= Exercise directions =
Repeat the listing in full. Nothing may be added or left out.
***
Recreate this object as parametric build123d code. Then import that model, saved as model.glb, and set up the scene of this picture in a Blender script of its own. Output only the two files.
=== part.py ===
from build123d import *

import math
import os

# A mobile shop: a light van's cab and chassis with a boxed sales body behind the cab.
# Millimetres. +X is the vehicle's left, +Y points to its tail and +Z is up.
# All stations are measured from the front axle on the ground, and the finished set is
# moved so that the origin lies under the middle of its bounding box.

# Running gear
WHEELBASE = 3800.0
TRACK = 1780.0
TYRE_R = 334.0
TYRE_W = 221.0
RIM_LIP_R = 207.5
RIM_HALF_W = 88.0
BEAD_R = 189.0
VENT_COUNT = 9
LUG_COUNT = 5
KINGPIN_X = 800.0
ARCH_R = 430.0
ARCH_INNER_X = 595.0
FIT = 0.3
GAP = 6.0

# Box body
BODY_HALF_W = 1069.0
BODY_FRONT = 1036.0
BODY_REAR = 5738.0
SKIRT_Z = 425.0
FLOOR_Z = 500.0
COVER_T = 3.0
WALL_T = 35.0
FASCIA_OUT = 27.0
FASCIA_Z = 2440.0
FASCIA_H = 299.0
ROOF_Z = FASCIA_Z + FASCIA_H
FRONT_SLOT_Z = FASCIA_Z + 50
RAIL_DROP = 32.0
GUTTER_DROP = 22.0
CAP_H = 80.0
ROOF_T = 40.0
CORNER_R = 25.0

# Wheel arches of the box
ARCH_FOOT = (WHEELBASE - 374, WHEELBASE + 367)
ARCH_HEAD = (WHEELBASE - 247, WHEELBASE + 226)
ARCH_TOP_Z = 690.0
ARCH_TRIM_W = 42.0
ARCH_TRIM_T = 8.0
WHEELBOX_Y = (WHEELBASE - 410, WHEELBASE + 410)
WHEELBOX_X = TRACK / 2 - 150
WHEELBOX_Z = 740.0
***
= Output for this task =
Recreate this object as parametric build123d code. Then import that model, saved as model.glb, and set up the scene of this picture in a Blender script of its own. Output only the two files.
=== part.py ===
from build123d import *

import math
import os

# A mobile shop: a light van's cab and chassis with a boxed sales body behind the cab.
# Millimetres. +X is the vehicle's left, +Y points to its tail and +Z is up.
# All stations are measured from the front axle on the ground, and the finished set is
# moved so that the origin lies under the middle of its bounding box.

# Running gear
WHEELBASE = 3800.0
TRACK = 1780.0
TYRE_R = 334.0
TYRE_W = 221.0
RIM_LIP_R = 207.5
RIM_HALF_W = 88.0
BEAD_R = 189.0
VENT_COUNT = 9
LUG_COUNT = 5
KINGPIN_X = 800.0
ARCH_R = 430.0
ARCH_INNER_X = 595.0
FIT = 0.3
GAP = 6.0

# Box body
BODY_HALF_W = 1069.0
BODY_FRONT = 1036.0
BODY_REAR = 5738.0
SKIRT_Z = 425.0
FLOOR_Z = 500.0
COVER_T = 3.0
WALL_T = 35.0
FASCIA_OUT = 27.0
FASCIA_Z = 2440.0
FASCIA_H = 299.0
ROOF_Z = FASCIA_Z + FASCIA_H
FRONT_SLOT_Z = FASCIA_Z + 50
RAIL_DROP = 32.0
GUTTER_DROP = 22.0
CAP_H = 80.0
ROOF_T = 40.0
CORNER_R = 25.0

# Wheel arches of the box
ARCH_FOOT = (WHEELBASE - 374, WHEELBASE + 367)
ARCH_HEAD = (WHEELBASE - 247, WHEELBASE + 226)
ARCH_TOP_Z = 690.0
ARCH_TRIM_W = 42.0
ARCH_TRIM_T = 8.0
WHEELBOX_Y = (WHEELBASE - 410, WHEELBASE + 410)
WHEELBOX_X = TRACK / 2 - 150
WHEELBOX_Z = 740.0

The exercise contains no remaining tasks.